The thing is, I love doing all these things! I love writing, I love reading blogs, I love helping paint in the house, I love rehearsing and teaching. But I hit certain times of the year and I find all things collide into this cornucopia of activities that are difficult to keep up with. Hmmm, perhaps that's why Thanksgiving is traditionally portrayed with a horn of plenty?
So, I'm going to slow down. Dump half of my to-do list. Turn off my email alarm. Restrict my email groups to daily digests and prioritize. Then I'm going to enjoy the heck out of everything I do and anything that doesn't get done that day can take a higher priority the next.
That should work ... uh ... right? :-)
Wednesday, October 04, 2006
For those not in the know, Eagle Scout is the highest achievement a Boy Scout can reach. 1-2% of all Boy Scouts make it. He must do all the requirements and plan & carry out an approved Eagle Project before his 18th birthday. The project is a test of leadership and organization and must include other people, it can't just be him and his family. He has to have earned a minimum of 21 merit badges (12 specific ones), received letters of recommendation from a few adults, a teacher, his parents, and his church minister (or write a statement of faith himself), he has to have served as a troop officer, and passed all the previous rankings before Eagle. This is not something you do over the weekend. It takes years of dedication and the project alone takes months to achieve with planning and paperwork. Then comes the board of review, the final step, where he is questioned & interviewed by a committee of adult scouters (in this case, four, plus the Scoutmaster watched but is not allowed to participate).
He came through with flying colors and everyone was congratulating him and us immediately afterward. I couldn't be more proud, and I know his father (who is also an Eagle Scout) is so excited he's almost dancing. We will be celebrating with an Eagle Court of Honor over Thanksgiving when some of my family is coming up from Texas and my father will be here from overseas.

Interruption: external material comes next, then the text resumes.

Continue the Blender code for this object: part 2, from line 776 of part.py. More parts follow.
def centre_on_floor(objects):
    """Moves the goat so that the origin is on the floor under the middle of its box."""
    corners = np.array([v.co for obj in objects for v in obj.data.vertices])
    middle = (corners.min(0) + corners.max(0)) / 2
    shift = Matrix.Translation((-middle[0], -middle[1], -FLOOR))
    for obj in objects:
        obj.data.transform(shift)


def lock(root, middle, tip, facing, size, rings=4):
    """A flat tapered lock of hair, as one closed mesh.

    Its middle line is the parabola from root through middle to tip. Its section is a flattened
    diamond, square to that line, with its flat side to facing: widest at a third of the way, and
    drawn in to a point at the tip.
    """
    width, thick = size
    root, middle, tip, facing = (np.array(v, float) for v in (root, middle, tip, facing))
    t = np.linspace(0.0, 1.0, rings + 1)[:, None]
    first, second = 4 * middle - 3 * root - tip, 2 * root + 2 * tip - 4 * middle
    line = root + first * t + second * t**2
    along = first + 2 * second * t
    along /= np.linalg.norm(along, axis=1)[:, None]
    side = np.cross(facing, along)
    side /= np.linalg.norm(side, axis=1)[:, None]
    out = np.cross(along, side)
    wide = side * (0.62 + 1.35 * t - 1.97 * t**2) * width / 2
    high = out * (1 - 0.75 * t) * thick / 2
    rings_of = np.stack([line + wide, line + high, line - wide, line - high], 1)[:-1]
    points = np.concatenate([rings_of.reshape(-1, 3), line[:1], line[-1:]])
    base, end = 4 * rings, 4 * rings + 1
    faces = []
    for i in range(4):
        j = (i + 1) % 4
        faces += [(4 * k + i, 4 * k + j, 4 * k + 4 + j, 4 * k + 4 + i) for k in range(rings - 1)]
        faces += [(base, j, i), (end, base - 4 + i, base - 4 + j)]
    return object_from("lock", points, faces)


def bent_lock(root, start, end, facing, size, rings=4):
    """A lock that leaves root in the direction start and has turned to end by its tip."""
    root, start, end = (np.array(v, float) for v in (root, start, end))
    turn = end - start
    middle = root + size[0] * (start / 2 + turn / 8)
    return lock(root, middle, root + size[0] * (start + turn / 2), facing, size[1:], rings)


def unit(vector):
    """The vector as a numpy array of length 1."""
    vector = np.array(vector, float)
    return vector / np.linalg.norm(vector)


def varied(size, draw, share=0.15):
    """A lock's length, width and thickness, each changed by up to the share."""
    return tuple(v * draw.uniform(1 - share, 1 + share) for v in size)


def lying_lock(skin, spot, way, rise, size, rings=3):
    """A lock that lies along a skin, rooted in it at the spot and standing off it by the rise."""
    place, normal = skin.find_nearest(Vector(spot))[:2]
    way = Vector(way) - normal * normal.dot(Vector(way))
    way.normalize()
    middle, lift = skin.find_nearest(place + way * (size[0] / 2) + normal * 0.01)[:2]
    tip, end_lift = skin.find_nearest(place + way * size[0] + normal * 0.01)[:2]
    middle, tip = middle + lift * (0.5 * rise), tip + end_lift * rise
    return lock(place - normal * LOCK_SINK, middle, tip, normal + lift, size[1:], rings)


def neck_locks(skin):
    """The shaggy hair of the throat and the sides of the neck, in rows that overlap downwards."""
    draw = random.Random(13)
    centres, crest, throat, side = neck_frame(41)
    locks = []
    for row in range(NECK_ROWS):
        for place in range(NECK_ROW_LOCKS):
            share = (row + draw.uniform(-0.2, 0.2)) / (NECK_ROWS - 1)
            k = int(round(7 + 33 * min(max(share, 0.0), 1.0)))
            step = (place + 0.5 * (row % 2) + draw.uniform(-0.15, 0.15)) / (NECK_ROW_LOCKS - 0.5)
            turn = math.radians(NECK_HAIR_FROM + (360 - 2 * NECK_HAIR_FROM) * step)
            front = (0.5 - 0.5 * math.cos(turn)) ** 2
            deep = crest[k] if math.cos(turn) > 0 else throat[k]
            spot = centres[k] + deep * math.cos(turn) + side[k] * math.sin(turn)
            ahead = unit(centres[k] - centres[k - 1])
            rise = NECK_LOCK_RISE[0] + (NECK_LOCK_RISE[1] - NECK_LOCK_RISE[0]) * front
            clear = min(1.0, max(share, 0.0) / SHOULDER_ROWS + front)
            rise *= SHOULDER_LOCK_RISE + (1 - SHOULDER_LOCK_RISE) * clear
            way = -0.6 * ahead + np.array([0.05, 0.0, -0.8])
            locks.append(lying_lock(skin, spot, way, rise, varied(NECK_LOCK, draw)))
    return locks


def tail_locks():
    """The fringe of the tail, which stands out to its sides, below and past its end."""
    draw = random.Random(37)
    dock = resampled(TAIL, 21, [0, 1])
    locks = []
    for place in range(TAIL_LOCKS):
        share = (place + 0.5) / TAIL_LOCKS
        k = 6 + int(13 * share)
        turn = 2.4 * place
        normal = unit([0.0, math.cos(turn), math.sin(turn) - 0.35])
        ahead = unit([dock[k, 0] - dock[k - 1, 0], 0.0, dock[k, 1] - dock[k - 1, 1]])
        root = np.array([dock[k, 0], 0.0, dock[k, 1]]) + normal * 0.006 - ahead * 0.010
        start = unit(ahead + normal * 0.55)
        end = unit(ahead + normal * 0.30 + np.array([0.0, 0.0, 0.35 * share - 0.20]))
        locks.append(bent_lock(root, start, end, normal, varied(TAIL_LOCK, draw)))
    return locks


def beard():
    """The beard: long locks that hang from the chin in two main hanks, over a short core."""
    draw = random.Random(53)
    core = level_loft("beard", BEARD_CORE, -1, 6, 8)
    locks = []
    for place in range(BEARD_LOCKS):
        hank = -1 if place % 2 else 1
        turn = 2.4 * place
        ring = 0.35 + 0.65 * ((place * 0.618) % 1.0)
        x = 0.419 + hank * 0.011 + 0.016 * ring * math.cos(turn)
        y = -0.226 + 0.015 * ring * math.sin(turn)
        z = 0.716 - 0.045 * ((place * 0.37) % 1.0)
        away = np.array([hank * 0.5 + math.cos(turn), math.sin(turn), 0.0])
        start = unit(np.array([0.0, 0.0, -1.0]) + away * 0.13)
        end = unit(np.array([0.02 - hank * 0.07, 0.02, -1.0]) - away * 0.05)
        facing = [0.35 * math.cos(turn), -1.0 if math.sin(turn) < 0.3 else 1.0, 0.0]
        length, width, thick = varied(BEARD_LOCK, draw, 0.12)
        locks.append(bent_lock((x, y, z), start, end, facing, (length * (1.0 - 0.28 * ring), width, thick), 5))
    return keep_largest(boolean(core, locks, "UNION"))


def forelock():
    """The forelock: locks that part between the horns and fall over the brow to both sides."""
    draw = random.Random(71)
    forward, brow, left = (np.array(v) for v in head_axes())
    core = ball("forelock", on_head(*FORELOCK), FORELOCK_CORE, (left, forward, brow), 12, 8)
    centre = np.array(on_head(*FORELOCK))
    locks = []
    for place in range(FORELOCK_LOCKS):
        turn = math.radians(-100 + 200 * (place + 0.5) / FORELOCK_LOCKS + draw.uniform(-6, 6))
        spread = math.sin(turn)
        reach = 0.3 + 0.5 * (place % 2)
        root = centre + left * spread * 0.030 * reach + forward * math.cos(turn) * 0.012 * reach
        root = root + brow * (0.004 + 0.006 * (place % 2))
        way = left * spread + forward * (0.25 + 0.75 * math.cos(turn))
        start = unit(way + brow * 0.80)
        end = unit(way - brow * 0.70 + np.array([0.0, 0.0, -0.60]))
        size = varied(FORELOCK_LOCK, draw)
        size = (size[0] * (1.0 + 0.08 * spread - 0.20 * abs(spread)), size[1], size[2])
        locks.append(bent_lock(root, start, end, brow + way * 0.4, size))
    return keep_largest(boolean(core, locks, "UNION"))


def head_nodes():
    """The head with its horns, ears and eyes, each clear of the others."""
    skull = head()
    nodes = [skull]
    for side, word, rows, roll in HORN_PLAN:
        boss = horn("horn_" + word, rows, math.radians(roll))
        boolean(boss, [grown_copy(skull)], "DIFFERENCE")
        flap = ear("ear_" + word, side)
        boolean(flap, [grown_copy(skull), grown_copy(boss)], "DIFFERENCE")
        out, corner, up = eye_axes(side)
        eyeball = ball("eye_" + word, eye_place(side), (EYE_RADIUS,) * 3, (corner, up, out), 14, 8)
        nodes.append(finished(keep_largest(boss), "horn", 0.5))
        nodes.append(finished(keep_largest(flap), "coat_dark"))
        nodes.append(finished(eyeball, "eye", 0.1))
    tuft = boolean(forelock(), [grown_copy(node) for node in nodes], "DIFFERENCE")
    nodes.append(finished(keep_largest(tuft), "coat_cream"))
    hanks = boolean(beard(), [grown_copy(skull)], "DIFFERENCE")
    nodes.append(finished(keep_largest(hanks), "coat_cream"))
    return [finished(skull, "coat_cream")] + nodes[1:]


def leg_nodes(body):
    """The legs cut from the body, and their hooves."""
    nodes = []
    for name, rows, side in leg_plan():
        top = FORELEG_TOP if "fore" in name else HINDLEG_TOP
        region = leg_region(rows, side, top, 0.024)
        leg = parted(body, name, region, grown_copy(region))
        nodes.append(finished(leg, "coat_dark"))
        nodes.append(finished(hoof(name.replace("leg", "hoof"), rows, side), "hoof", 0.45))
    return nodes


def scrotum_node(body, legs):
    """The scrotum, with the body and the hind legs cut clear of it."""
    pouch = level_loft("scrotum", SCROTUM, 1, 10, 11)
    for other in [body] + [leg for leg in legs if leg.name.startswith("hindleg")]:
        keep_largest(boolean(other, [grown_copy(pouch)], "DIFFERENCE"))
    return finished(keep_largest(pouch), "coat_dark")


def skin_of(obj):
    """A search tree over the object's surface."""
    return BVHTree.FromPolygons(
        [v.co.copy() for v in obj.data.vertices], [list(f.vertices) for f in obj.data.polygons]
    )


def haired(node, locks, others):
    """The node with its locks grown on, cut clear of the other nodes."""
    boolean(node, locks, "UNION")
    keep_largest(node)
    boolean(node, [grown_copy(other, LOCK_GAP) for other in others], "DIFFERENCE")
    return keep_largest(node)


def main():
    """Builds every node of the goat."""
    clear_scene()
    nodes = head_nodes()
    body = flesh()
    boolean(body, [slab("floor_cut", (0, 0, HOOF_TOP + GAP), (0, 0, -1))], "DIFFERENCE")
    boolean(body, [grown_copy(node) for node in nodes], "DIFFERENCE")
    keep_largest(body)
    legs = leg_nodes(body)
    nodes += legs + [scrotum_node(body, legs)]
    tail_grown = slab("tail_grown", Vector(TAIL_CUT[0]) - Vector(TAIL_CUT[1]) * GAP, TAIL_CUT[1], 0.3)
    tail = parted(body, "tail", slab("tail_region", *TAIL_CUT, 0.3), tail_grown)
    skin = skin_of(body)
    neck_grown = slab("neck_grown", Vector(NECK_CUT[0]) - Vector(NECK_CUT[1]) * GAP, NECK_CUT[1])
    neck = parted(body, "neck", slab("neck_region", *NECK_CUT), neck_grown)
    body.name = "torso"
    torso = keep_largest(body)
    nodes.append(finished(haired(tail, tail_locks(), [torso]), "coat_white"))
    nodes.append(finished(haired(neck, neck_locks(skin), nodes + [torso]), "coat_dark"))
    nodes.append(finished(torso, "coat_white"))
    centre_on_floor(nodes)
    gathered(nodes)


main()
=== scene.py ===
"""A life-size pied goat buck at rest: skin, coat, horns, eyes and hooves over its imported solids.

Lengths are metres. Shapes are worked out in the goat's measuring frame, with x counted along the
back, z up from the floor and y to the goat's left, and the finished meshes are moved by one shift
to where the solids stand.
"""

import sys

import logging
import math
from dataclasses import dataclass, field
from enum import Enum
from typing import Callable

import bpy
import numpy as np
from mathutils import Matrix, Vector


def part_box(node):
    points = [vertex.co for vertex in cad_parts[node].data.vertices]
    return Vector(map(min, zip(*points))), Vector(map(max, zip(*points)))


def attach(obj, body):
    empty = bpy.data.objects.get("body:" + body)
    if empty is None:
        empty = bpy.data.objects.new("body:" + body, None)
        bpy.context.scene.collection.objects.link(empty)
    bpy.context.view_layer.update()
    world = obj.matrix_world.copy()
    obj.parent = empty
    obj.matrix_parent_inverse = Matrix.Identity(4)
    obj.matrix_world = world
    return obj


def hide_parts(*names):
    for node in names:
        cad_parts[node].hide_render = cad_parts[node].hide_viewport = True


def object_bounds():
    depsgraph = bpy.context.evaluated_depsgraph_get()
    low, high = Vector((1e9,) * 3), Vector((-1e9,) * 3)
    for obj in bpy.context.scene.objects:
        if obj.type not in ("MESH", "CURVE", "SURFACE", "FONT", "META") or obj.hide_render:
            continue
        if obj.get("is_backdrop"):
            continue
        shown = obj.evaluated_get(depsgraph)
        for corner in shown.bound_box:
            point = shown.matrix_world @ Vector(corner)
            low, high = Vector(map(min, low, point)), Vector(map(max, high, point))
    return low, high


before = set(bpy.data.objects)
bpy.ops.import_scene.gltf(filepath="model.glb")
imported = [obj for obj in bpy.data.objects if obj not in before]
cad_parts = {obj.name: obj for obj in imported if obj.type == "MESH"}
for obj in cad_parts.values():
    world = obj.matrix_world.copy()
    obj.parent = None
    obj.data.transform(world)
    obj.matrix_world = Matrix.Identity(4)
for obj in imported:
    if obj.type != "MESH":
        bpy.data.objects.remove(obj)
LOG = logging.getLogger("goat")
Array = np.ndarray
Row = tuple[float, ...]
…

It's a wonderful thing to see our children achieve something so challenging right as they enter adulthood. I just keep saying the same thing over and over again ... I am so proud of him!
Monday, October 02, 2006
Where am I published? Online, and yes, that counts as long as it's not your web site or sponsored by you in any way. I am published at International War Veterans Poetry Archive (http://www.iwvpa.net/piercev) and Inspiritnews.com (http://www.inspiritnews.com/James.html). Both of these publications are a direct result of an email I wrote several years ago after attending the funeral of my nephew, James Kiehl, who was killed in the early days of war in Iraq. From time to time I get requests to post it on someone's web site, and I always give them permission. It is the least I can do for James, his family and the sacrifice they made for our country. What I hadn't realized was that in doing so, I became a published writer.
So I spent the day updating my new web site with links, small blurbs on my works in progress, and other official looking details and mentally celebrating that I accidentally became a published writer two years ago and didn't even know it.
Who'd a thought? :D
Saturday, September 30, 2006
I'm finishing an online writers' course taught by Leigh Michaels, a Harlequin writer. It's been wonderful and I've learned a lot. I'm on the final lesson and I WILL FINISH. I will have done all the lessons and writings, something that is more difficult than you might think. It's very easy to fall behind and skip some of the steps with an online class.
What have I learned in this class? Diligence. That there are unlimited sources for an interesting story in your local newspaper (something I have always worried about, the end of ideas and being blocked). That a romance novel comes down to one man and one woman overcoming adversity together and making a happy ending. Wouldn't it be great if life could be that simple? Perhaps that's why so many of us enjoy romance novels, their simplicity and promise of a happy finish.
So, with that, I'm off to do my last writing assignment and then draw lots on which of my unfinished novels becomes the first one to be finished. And I think I'll clean off my desk while I'm at it.